The proposed approach is an Integral Sliding Mode Control Based Direct Torque Control (ISM-DTC) method for Induction Motor (IM). This approach aims to leverage the inherent qualities of disturbance rejection and robustness against operational uncertainties and parametric variations.
It also seeks to enhance the performance of the conventional Proportional-Integral (PI)-based DTC (PIDTC) approach in uncertain EV driving conditions.
"The proposed work has significant scope in improving driving comforts affected by various road conditions for EVs," said Dr Deepak Fulwani, Associate Professor, Department of Electrical Engineering, IIT Jodhpur, in a statement.
To maintain speed and serve as a nominal control, the proposed control method is integrated with PIDTC.
The non-linear ISM loop effectively counteracts speed variations by ensuring that the electromagnetic torque and dynamic load torque demand are balanced.
Additionally, the proposed control method cancels out uncertainties.
The findings in this work can be fine-tuned for various electric vehicles to improve driving experience. A robust controller is also developed which can mitigate effects of uneven road surfaces. The controller can be integrated with any existing controller so retrofitting is possible.
The research was published in the journal IEEE Transactions Vehicular Technology.
The transport sector is a major contributor to carbon emissions, with internal combustion engine (ICE) vehicles responsible for approximately 26 per cent of total air pollution.

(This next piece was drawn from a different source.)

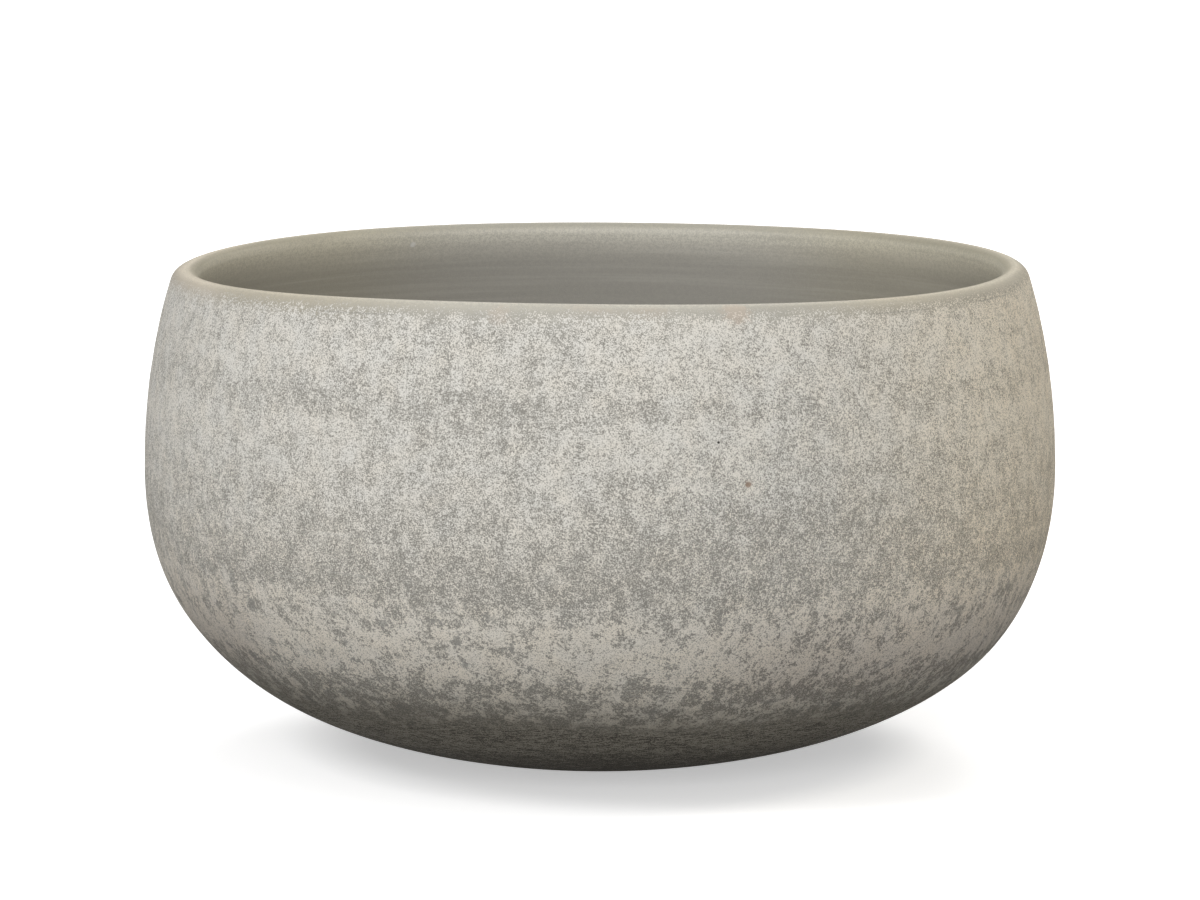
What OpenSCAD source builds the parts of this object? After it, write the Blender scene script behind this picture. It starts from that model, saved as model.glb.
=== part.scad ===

As a result, there has been a sustained effort to replace these conventional vehicles with electric vehicles (EVs) to minimise harmful emissions. This push has stimulated research in the development and control of EVs, as well as the creation of efficient batteries, durable motor design, and cost-effective vehicle production methods to improve performance and make EVs a viable alternative to ICE vehicles.